Example: 32 buckets, models A (37.5%), B (25%), C (37.5%) receive 12, 8, and 12 buckets respectively.
Traffic Grading
Baseline traffic for comparison.
Experimental traffic for new models.
Potential traffic for promising experiments.
Main traffic for the best‑performing model.
Ranking Module
Fetch all list entities’ features.
Pass features to the prediction module.
Sort entities by predicted scores.
Feature Pipeline
Handles feature models, expressions, atomic features, and feature proxies.

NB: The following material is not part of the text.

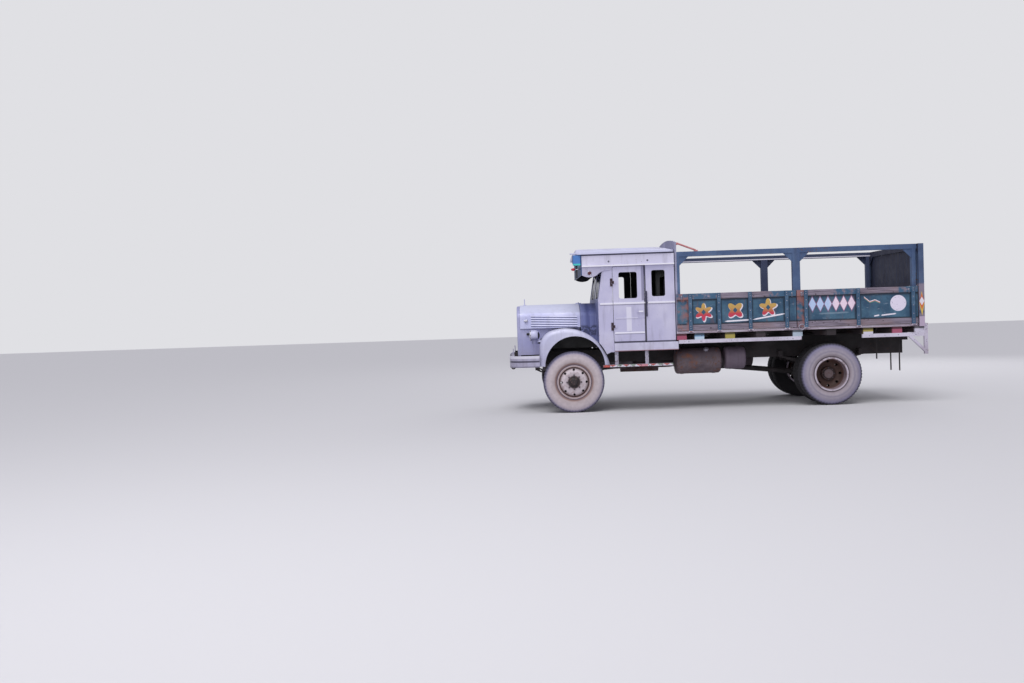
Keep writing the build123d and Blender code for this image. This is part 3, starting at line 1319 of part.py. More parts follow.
seat_front_x = cab_rear_x - 590
with BuildPart() as seat_bench:
    box((seat_front_x + 40, cab_rear_x - cab_wall - 20), (-cab_inner_y + 60, cab_inner_y - 60),
        (cab_floor_z, 1400))
    box((seat_front_x, cab_rear_x - cab_wall - 10), (-cab_inner_y + 30, cab_inner_y - 30), (1400, 1510))
    box((cab_rear_x - cab_wall - 110, cab_rear_x - cab_wall - 10), (-cab_inner_y + 30, cab_inner_y - 30),
        (1500, 1870))
    fillet(seat_bench.edges().filter_by(Axis.Y).group_by(Axis.Z)[-1], 18)
    fillet(seat_bench.edges().filter_by(Axis.Y).group_by(Axis.X)[0], 18)
write(seat_bench, "seat_bench")

steering_y = 520
wheel_ring_radius = 225
with BuildPart() as steering_wheel:
    column_foot = Vector(cab_front_x + 90, steering_y, 1150)
    column_head = Vector(cab_front_x + 420, steering_y, 1720)
    lean = column_head - column_foot
    head = Plane(origin=column_head, x_dir=(0, 1, 0), z_dir=lean)
    with BuildSketch(Plane(origin=column_head, x_dir=(0, 1, 0), z_dir=head.y_dir)) as ring:
        with Locations((wheel_ring_radius, 0)):
            Circle(14)
    revolve(ring.sketch, axis=Axis(column_head, lean))
    for turn in (90, 210, 330):
        angle = math.radians(turn)
        spoke = head.x_dir * math.cos(angle) + head.y_dir * math.sin(angle)
        rod_along(Plane(origin=column_head, x_dir=lean, z_dir=spoke), 9, wheel_ring_radius)
    rod_along(Plane(origin=column_head - lean.normalized() * 30, x_dir=(0, 1, 0), z_dir=lean), 38, 44)
    rod_along(Plane(origin=column_foot, x_dir=(0, 1, 0), z_dir=lean), 22, lean.length)
    box((cab_front_x + 60, cab_front_x + 120), (steering_y - 40, steering_y + 40), (cab_floor_z, 1180))
write(steering_wheel, "steering_wheel")

# Cargo body underneath: two runners on the frame, and the cross bearers on them
# Bearers: middles behind the front axle; the first and last end flush with the body
bearer_places = (2077, 2579, 3081, 3683, 4230, 4831, 5303)
bearer_base_z = floor_base_z - bearer_height
with BuildPart() as body_runners:
    for side in (-1, 1):
        box((body_front_x + 15, post_rear_x), sorted((side * rail_inner_y, side * rail_outer_y)),
            (frame_top, bearer_base_z))
write(body_runners, "body_runners")

with BuildPart() as cargo_bearers:
    starts = [front_axle_x + place - bearer_width / 2 for place in bearer_places]
    for start in [body_front_x, *starts, post_rear_x - bearer_width]:
        box((start, start + bearer_width), (-bearer_half_length, bearer_half_length),
            (bearer_base_z, floor_base_z))
write(cargo_bearers, "cargo_bearers")

# Plank floor behind the headboard, with open joints between the planks
floor_front_x = body_front_x + headboard_gauge + seat_gap
floor_rear_x = post_front_x - 4
floor_planks = 10
with BuildPart() as cargo_floor:
    box((floor_front_x, floor_rear_x), (-floor_half_width, floor_half_width), (floor_base_z, floor_top_z))
    pitch = 2 * floor_half_width / floor_planks
    for number in range(1, floor_planks):
        y = -floor_half_width + number * pitch
        box((floor_front_x - 1, floor_rear_x + 1), (y - 3, y + 3), (floor_top_z - 6, floor_top_z + 1),
            mode=Mode.SUBTRACT)
write(cargo_floor, "cargo_floor")

# White side rails: floor edge strips with the gates' hinge lugs, lower rails, rear brackets
# Gates: name, start and end behind the front axle, stiffener places behind the front axle
side_gates = (
    ("front", 1722, 3668, (1936, 2404, 2913, 3509)),
    ("rear", 3668 + gate_seam, post_front_x - front_axle_x - 8, (3823, 4671, 5564)),
)
tailgate_half = post_inner_y - run_gap
tailgate_stiffeners = (-960, -330, 330, 960)
edge_gauge = 12
edge_height = 35


def hinge_outline(inner, root_y, root_z, root_width, root_height):
    """A strap from a rectangle to the round knuckle on the hinge line, seen along the line."""
    with BuildSketch(Plane.YZ) as strap:
        with Locations((-root_y, root_z)):
            Rectangle(root_width, root_height)
        with Locations((-inner - gate_hinge_reach, gate_hinge_z)):
            Circle(gate_hinge_radius)
        make_hull()
    return strap.sketch


def edge_with_lugs(start, end, inner, stiffeners):
    """An edge strip along a run of floor, with two lugs and a pin at each gate stiffener."""
    top = floor_top_z
    strip_y = sorted((-inner - seat_gap, -inner - edge_gauge))
    box((start, end), strip_y, (top - edge_height, top))
    lug = hinge_outline(inner, inner + edge_gauge - 4, top - edge_height / 2, 8, edge_height - 6)
    reach = gate_knuckle_length / 2 + 3
    for x in stiffeners:
        for low in (x - reach - gate_lug_length, x + reach):
            extrude(lug.moved(Location((low, 0, 0))), amount=gate_lug_length)
        rod_along(
            Plane(origin=(x - reach - 2, -inner - gate_hinge_reach, gate_hinge_z), x_dir=(0, 1, 0),
                  z_dir=(1, 0, 0)),
            gate_pin_radius, 2 * reach + 4)


rail_gap_x = (front_axle_x + 3745, front_axle_x + 4735)
lower_rail_height = 60
lower_rail_gauge = 40
board_z = (795, 1300)
with BuildPart() as rear_edge:
    edge_with_lugs(-tailgate_half, tailgate_half, gate_length_end_x, tailgate_stiffeners)
    for y in (-1000, 0, 1000):
        box((y - 60, y + 60), (-gate_length_end_x - 1, -floor_rear_x - seat_gap),
            (floor_top_z - edge_height, floor_top_z - 8))

with BuildPart() as side_rails:
    edge_with_lugs(body_front_x, floor_rear_x, gate_inner_y,
                   [front_axle_x + place for gate in side_gates for place in gate[3]])
    rail_y = (-bearer_half_length, -bearer_half_length + lower_rail_gauge)
    rail_z = (bearer_base_z - lower_rail_height, bearer_base_z)
    box((cab_rear_x + sill_overrun + run_gap, rail_gap_x[0]), rail_y, rail_z)
    box((rail_gap_x[1], rear_end), rail_y, rail_z)
    box((post_rear_x + seat_gap, rear_end), rail_y, board_z)
    with BuildSketch(Plane.XZ.offset(bearer_half_length - lower_rail_gauge)) as brace:
        with BuildLine():
            Polyline((rear_end - 320, rail_z[0] + 5), (rear_end - 260, rail_z[0] + 5),
                     (rear_end - 30, board_z[0] + 70), (rear_end - 30, board_z[0] + 10), close=True)
        make_face()
    extrude(brace.sketch, amount=lower_rail_gauge)
    mirror(about=Plane.XZ)
    add(rear_edge.part, rotation=(0, 0, 90))
write(side_rails, "side_rails")


# Drop-side gates: top and bottom planks, a thinner middle panel, stiffeners and knuckles
def gate(start, end, inner, stiffeners):
    """A left-hand gate between two places, hinged along its lower outer edge."""
    with BuildPart() as piece:
        box((start, end), (-inner - gate_gauge, -inner), (gate_base_z, gate_top_z))
        box((start - 1, end + 1), (-inner - gate_gauge - 1, -inner - gate_gauge + 7),
            (gate_base_z + gate_plank_height, gate_top_z - gate_plank_height), mode=Mode.SUBTRACT)
        knuckle_strap = hinge_outline(inner, inner + gate_gauge + 20, gate_base_z + 6, 18, 10)
        for x in stiffeners:
            with BuildSketch(Plane.XY.offset(gate_base_z)) as channel:
                with Locations((x, -inner - gate_gauge - gate_stiffener_proud / 2 + 5)):
                    Rectangle(gate_stiffener_width, gate_stiffener_proud + 10)
            extrude(channel.sketch, amount=gate_top_z - gate_base_z)
            extrude(knuckle_strap.moved(Location((x - gate_knuckle_length / 2, 0, 0))),
                    amount=gate_knuckle_length)
            rod_along(
                Plane(origin=(x - 40, -inner - gate_hinge_reach, gate_hinge_z), x_dir=(0, 1, 0),
                      z_dir=(1, 0, 0)),
                gate_pin_radius + pin_gap, 80, mode=Mode.SUBTRACT)
    return piece


for name, start, end, stiffeners in side_gates:
    side_gate = gate(front_axle_x + start, front_axle_x + end, gate_inner_y,
                     [front_axle_x + x for x in stiffeners])
    write(side_gate, f"side_gate_{name}_left")
    write_mirrored(side_gate, f"side_gate_{name}_right")

flat_tailgate = gate(-tailgate_half, tailgate_half, gate_length_end_x, tailgate_stiffeners)
with BuildPart() as tailgate:
    add(flat_tailgate.part, rotation=(0, 0, 90))
write(tailgate, "tailgate")

# Headboard behind the cab, crowned above the cab roof
with BuildPart() as headboard:
    half = gate_inner_y - 5
    with BuildSketch(Plane.YZ.offset(body_front_x)) as board:
        with BuildLine():
            Polyline((-half, headboard_side_z), (-half, floor_base_z), (half, floor_base_z),
                     (half, headboard_side_z))
            ThreePointArc((half, headboard_side_z), (0, headboard_crown_z), (-half, headboard_side_z))
        make_face()
    extrude(board.sketch, amount=headboard_gauge)
    for number in range(1, 9):
        z = floor_top_z + number * 165
        box((body_front_x + headboard_gauge - 5, body_front_x + headboard_gauge + 1),
            (-half - 1, half + 1), (z - 4, z + 4),
            mode=Mode.SUBTRACT)
write(headboard, "headboard")

# Top frame: pillars on the floor, side rails along the top, gussets at each pillar
# Pillars: start behind the front axle, length along the lorry
pillars = ((1712 + headboard_gauge, 46), (3636, 121), (5576, 66))
gusset_leg = 150
gusset_gauge = 10
pillar_outer_y = gate_inner_y - 5
with BuildPart() as top_frame:
    pillar_y = (-pillar_outer_y, -pillar_outer_y + pillar_depth)
    rail_low_z = top_rail_z - top_rail_height
    box((front_axle_x + pillars[0][0], post_front_x), pillar_y, (rail_low_z, top_rail_z))
    for place, length in pillars:
        x = front_axle_x + place
        box((x, x + length), pillar_y, (floor_top_z, rail_low_z + 1))
        for edge, side in ((x, -1), (x + length, 1)):
            if edge - gusset_leg < front_axle_x + pillars[0][0] and side < 0:
                continue
            if edge + gusset_leg > post_front_x and side > 0:
                continue
            with BuildSketch(Plane.XZ.offset(pillar_outer_y - 10 - gusset_gauge)) as gusset:
                with BuildLine():
                    Polyline((edge - side, rail_low_z + 1), (edge + side * gusset_leg, rail_low_z + 1),
                             (edge - side, rail_low_z - gusset_leg), close=True)
                make_face()
            extrude(gusset.sketch, amount=gusset_gauge)
    mirror(about=Plane.XZ)
write(top_frame, "top_frame")

# Rear portal: two corner posts, a top beam, upper planks and corner gussets
upper_wall_base_z = gate_top_z + 12
wall_gauge = 28
with BuildPart() as rear_portal:
    box((post_front_x, post_rear_x), (-post_outer_y, -post_inner_y), (floor_base_z, top_rail_z))
    box((post_front_x - 1, post_front_x + 40), (-post_outer_y + 12, -post_inner_y - 12),
        (floor_top_z + 60, top_rail_z - 120),
        mode=Mode.SUBTRACT)
    mirror(about=Plane.XZ)
    box((post_front_x, post_rear_x), (-post_outer_y, post_outer_y), (top_rail_z - 90, top_rail_z))
    wall_x = (post_front_x + 30, post_front_x + 30 + wall_gauge)
    box(wall_x, (-post_inner_y - 1, post_inner_y + 1), (upper_wall_base_z, top_rail_z - 80))
    for number in range(1, 14):
        y = -post_inner_y + number * 2 * post_inner_y / 14
        box((wall_x[0] - 1, wall_x[0] + 5), (y - 4, y + 4), (upper_wall_base_z - 1, top_rail_z - 90),
            mode=Mode.SUBTRACT)
    box((wall_x[0] - 12, wall_x[1] + 12), (-post_inner_y - 1, post_inner_y + 1),
        (upper_wall_base_z, upper_wall_base_z + 70))
    for side in (-1, 1):
        with BuildSketch(Plane.YZ.offset(post_front_x + 2)) as corner:
            with BuildLine():
                Polyline((side * (post_inner_y + 1), top_rail_z - 88),
                         (side * (post_inner_y - 170), top_rail_z - 88),
                         (side * (post_inner_y + 1), top_rail_z - 260), close=True)
            make_face()
        extrude(corner.sketch, amount=gusset_gauge)
write(rear_portal, "rear_portal")

# Brace rod from the headboard's left corner down to the top rail, and hanging straps
brace_radius = 15
with BuildPart() as brace_rod:
    foot = Vector(front_axle_x + 2065, -pillar_outer_y + 25, top_rail_z + brace_radius + 4)
    head = Vector(body_front_x + headboard_gauge + brace_radius + 6, -pillar_outer_y + 25, 2740)
    run = head - foot
    rod_along(Plane(origin=foot, x_dir=(0, 1, 0), z_dir=run), brace_radius, run.length)
    box((foot.X - 30, foot.X + 30), (foot.Y - 20, foot.Y + 20), (top_rail_z, top_rail_z + 22))
    box((body_front_x + headboard_gauge, head.X + 5), (head.Y - 20, head.Y + 20),
        (head.Z - 25, head.Z + 15))
write(brace_rod, "brace_rod")

# Straps: place behind the front axle, distance out, lowest and highest level
straps = ((5078, 800, 720, floor_base_z), (5303, 820, 527, bearer_base_z), (5440, 840, 515, floor_base_z))
with BuildPart() as hanging_straps:
    for place, out, low, high in straps:
        x = front_axle_x + place
        box((x - 11, x + 11), (-out - 3, -out + 3), (low, high))
write(hanging_straps, "hanging_straps")
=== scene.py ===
import math

import bmesh
import bpy
import numpy as np
from mathutils import Matrix, Vector


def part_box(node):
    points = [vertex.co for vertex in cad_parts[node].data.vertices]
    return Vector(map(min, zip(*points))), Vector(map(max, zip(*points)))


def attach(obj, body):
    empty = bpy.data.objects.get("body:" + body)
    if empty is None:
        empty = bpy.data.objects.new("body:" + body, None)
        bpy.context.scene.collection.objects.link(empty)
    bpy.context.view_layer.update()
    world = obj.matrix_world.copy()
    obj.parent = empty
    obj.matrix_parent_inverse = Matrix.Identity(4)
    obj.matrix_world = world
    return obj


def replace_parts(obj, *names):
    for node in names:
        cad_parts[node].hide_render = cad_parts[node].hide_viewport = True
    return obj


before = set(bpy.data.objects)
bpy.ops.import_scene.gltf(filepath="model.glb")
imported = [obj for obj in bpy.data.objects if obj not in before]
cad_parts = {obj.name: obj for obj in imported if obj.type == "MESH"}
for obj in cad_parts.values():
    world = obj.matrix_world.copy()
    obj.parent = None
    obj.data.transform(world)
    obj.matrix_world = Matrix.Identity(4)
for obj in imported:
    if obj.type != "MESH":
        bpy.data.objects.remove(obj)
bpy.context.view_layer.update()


def middle(node):
    low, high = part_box(node)
    return (low + high) / 2


# Places that the CAD nodes give
front_axle_x = middle("front_tyre_left").x
rear_axle_x = middle("rear_tyres_left").x
axle_z = middle("front_tyre_left").z
front_wheel_y = -middle("front_tyre_left").y
rear_wheel_y = -middle("rear_tyres_left").y
tyre_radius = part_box("front_tyre_left")[1].z - axle_z
cab_rear_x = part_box("cab_back")[1].x
post_rear_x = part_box("rear_portal")[1].x


def behind(distance):
    """The X of a place that far behind the front axle."""
    return front_axle_x + distance


visor_front_x = behind(0.1627)
gate_outer_y = 1.165
panel_low_z, panel_top_z = 1.398, 1.807
panel_face_out = (1.1265, 1.1302)
# The gates' stiffeners, behind the front axle
front_stiffeners = (1.936, 2.404, 2.913, 3.509)
rear_stiffeners = (3.823, 4.671, 5.564)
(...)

Expressions use Polish notation with prefixes ($ for composite feature, O for operator, C for constant, V for variable) and underscore as delimiter.
Feature Model
Encapsulates all information needed for feature acquisition and operators.
Feature Proxy
Routes feature requests to appropriate remote services, reducing network cost by fetching only needed feature values.
Prediction Pipeline
Comprises Prediction, Cascade Model, Expression, Transform, Scoring, and Atomic Model.
Prediction
Wraps the model, converting entity features into the model’s input format.
Cascade Model
Combines tree‑based (e.g., XGBoost) and linear models (e.g., LR) or Wide&Deep structures, and supports multi‑objective predictions via expressions.
Atomic Model
Fundamental model types such as linear, tree, or neural networks, implemented as independent prediction units.
Conclusion
The article summarizes Meituan‑Dianping’s experience in personalized in‑store dining information display, covering both algorithmic concepts and a detailed ranking architecture. The proposed layered model, with clear domain boundaries and continuous integration, offers a practical reference for building robust online ranking systems.